As is often the case with libertarians, this can almost seem admirable if you can somehow look past every other thing they believe. Chip Roy is just not built to issue fulsome birthday wishes to a blowzy and dimwitted autocrat, and that really is a matter of principle, but it is more salient that all of his other principles amount to “using the power of the state to make vulnerable people’s lives harder, shorter, and worse” and I guess also “no Saudi money in golf.” Like many members of the Freedom Caucus, Roy is leaving the House to seek a different office that would allow them to keep doing all the awful things they want to do out from under the long shadow cast by Donald Trump’s thumb. There is still a lot of damage to be done out there, and Roy will be seeking to do it as Paxton’s successor in the office of Texas Attorney General.
This necessarily creates an opportunity for someone who is a little bit less ambitious and a bit more personally agreeable than Chip Roy, and who can do the job of a Republican Member of Congress in the current moment, which is to vote as directed and be prepared to go on television at a moment’s notice to suck up to the President. Roy is proof that being born and raised in the upscale suburbs of Washington, D.C., is not a disqualification for winning such an office in Texas. There is, in fact, a rich tradition of people who repatriate to Texas because they see it as a place where their personal unpleasantness and politics would be understood as something much closer to cool, or just normal. Not all of these people will make it as Texans; some will return to places with more reliable electrical grids, and less of the overbearingly predative and socially abject style of Freedom that contemporary conservative governance offers. But new people will come, for the same reason that Chip Roy came, which is that there is work to be found.
Mark Teixeira, strictly speaking, does not need work. He made hundreds of millions of dollars over the course of a long and accomplished career in Major League Baseball, and caught on as an analyst on ESPN’s Sunday Night Baseball team right after retiring. He had a 9,764-square-foot home in Greenwich, Conn. and seemed quite happy to be raising his family there. “It’s my ninth year here now which is the longest I’ve lived anywhere since I was a kid, and I really feel like this is the place for the long term,” Teixeira told the website Darienite in 2017 when they interviewed him at the opening of a Bowlero in Milford. After the 2020 season, Teixeira left ESPN and announced that he’d be moving his family to Texas, where he spent the first years of his career with the Texas Rangers, to focus on “opportunities” that include “focusing more time on investing and philanthropy.” He sold the Greenwich house for $7 million in May of 2021, and announced that he would be seeking the Republican nomination in the state’s 21st Congressional District late last week.

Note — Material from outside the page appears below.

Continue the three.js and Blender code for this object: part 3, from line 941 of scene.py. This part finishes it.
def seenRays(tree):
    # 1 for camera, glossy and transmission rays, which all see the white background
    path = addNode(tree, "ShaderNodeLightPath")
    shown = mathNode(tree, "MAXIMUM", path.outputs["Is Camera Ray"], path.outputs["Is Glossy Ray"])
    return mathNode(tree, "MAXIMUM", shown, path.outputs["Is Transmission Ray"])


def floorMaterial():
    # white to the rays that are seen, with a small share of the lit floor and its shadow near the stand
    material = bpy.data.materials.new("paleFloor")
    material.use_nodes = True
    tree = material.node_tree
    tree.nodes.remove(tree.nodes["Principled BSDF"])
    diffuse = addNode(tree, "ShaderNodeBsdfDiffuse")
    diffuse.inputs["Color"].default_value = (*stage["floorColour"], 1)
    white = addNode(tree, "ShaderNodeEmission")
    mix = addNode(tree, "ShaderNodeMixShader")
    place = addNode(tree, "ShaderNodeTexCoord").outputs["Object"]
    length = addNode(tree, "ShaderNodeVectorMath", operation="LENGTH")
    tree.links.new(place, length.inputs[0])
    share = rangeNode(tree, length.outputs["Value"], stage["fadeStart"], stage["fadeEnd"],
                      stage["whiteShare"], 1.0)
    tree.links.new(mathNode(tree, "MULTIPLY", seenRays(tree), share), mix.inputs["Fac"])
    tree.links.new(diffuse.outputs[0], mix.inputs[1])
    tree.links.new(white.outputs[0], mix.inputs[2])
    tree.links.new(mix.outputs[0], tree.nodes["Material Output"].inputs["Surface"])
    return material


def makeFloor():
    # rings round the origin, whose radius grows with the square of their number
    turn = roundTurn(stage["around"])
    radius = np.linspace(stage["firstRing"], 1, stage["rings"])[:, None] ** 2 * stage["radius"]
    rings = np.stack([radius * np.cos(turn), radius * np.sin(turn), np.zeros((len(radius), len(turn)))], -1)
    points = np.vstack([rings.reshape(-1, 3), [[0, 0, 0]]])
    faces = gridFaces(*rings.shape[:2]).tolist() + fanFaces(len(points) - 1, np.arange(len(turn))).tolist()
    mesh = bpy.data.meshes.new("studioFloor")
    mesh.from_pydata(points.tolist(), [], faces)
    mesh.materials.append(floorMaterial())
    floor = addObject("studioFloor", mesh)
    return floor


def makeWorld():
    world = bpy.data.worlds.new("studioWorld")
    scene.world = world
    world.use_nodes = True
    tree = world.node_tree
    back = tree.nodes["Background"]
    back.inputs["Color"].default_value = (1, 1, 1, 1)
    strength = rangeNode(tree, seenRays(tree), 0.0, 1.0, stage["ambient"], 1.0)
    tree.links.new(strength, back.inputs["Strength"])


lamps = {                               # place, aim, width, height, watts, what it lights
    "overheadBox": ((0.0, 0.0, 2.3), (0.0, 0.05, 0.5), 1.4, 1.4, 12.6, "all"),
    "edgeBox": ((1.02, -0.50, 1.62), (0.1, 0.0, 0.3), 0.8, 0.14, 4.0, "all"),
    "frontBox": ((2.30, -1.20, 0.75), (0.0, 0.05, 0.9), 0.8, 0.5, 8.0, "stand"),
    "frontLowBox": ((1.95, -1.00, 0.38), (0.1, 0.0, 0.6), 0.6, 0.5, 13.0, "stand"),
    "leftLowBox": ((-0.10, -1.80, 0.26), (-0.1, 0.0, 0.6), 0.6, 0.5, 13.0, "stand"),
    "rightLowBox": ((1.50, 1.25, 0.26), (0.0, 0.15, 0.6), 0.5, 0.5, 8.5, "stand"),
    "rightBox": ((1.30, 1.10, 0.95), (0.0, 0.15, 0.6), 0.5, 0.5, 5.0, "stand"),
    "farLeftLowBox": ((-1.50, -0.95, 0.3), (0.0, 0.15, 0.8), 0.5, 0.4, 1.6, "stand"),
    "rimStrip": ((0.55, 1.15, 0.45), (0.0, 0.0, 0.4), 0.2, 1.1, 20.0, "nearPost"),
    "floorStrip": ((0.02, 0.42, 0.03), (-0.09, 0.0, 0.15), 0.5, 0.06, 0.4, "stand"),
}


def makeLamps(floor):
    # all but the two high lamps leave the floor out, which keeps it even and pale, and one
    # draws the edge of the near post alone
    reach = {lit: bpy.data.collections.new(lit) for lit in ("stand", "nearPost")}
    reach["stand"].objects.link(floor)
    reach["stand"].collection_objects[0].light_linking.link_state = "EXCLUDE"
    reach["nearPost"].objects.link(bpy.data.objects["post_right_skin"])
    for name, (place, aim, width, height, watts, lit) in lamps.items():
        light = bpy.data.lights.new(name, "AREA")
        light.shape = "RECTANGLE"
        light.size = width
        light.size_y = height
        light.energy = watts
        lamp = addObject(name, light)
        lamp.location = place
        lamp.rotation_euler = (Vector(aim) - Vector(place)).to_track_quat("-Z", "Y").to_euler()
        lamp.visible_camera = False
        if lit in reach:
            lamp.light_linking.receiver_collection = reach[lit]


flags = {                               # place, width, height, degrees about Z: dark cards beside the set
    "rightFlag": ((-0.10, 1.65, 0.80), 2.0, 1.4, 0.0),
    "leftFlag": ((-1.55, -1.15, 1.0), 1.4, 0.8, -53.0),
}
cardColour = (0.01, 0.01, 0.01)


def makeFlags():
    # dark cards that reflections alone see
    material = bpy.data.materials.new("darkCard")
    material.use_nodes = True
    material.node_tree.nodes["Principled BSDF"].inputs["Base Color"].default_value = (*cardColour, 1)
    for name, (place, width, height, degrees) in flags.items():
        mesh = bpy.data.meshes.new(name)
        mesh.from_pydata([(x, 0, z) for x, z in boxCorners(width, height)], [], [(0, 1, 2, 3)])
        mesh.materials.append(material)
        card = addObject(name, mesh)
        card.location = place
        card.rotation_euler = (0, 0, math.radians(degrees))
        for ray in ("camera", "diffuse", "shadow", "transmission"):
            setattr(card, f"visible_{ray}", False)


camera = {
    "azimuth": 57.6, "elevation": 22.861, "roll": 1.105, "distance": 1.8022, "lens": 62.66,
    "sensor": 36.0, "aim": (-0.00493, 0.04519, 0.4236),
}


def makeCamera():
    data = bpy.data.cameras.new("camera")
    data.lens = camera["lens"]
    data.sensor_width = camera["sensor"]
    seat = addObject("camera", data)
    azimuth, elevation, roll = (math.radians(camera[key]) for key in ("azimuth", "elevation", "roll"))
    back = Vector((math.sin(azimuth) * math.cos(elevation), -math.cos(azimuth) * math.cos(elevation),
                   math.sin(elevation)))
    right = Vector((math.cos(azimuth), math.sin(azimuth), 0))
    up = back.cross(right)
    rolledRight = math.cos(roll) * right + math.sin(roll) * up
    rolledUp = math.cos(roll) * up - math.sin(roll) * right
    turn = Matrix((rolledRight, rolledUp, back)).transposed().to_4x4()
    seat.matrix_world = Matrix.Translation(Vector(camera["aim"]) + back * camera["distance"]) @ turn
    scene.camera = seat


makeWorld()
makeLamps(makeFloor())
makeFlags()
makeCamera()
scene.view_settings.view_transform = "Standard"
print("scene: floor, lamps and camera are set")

“As a lifelong conservative who loves this country, I’m running for Congress to fight for the principles that make Texas and America great,” Teixeira said in the statement announcing his candidacy. “It takes teamwork to win—I’m ready to help defend President Trump’s America First agenda, Texas families, and individual liberty.” Like Roy, Teixeira bears the potentially disqualifying mark of not always having been a Trump supporter: He hosted a fundraiser for Marco Rubio back in 2015. Unlike Roy, though, Teixeira is a World Series champion and a former New York Yankee and the sort of person Trump instinctively tends to favor—very rich, New York-affiliated but not actually New Yorker-ish, large white teeth, an obvious avid willingness to do whatever it is that Trump might ask them to do. These are the sorts of winners that Trump likes to have standing behind him, or laughing at his jokes. He hates them, of course, but that is true of everyone else in his orbit. If they know it, they know enough not to make a big deal out of it.
The most important thing about the Issues page on Teixeira’s campaign website is that it doesn’t matter, or that nothing on it matters below “In Congress, Mark will champion President Trump’s America First agenda,” which are the first words on the page. But the most striking thing about it is that there aren’t really any issues on it as the term is commonly understood. In the place of anything shaped like a solution, there is only a familiar liturgy of problems and the little linguistic signifiers that mark Teixeira as a contemporary conservative political candidate. There is nothing really interesting or illuminating about that, and where it is surprising—Teixeira pledges to “fight Cultural Marxism” and protect the “God-given right to keep and bear arms from infringement, federal or otherwise”—it is mostly in how it reflects what and where the baseline is for conservative politics at this point. Even in that sense, there is little of use to learn from the assertion that the Second Amendment in the constitution has been elevated to more of a biblical commandment, or that even three-time Silver Slugger winners are saying and capitalizing Cultural Marxism now. Or, anyway, there is little to discover there that the political reality of every day had not already revealed.
Teixeira really was a good ballplayer, but the job he seeks—and, given the district’s political alignment, which he will certainly get if he wins the primary—will push him back towards Replacement Level. It is not a job for an exceptional person to seek or do; even someone like Chip Roy, who is exceptional primarily for how dedicated he is to his own rancid principles, can’t really do it in the way that this moment and this president demand. The idea is not even to be a teammate, because while Teixeira would surely make for a more agreeable clubhouse presence than Roy, this isn’t really a team sport. The way that a person qualifies for a job like this, in a party like this, in a moment like this, has less to do with anything they believe in or want to do than it does with what they are willing to give up—in fealty, in dignity, in self-annihilating service, and at the expense of themselves and every person they ostensibly represent—to someone whose only identifiable passion and sole identifiable political belief are about the act of taking and having. It is the easiest job imaginable, and one for which Teixeira is absolutely as prepared as any other candidate. Anyone who would seek such a job would, in the bleakest and most elemental sense, absolutely deserve it.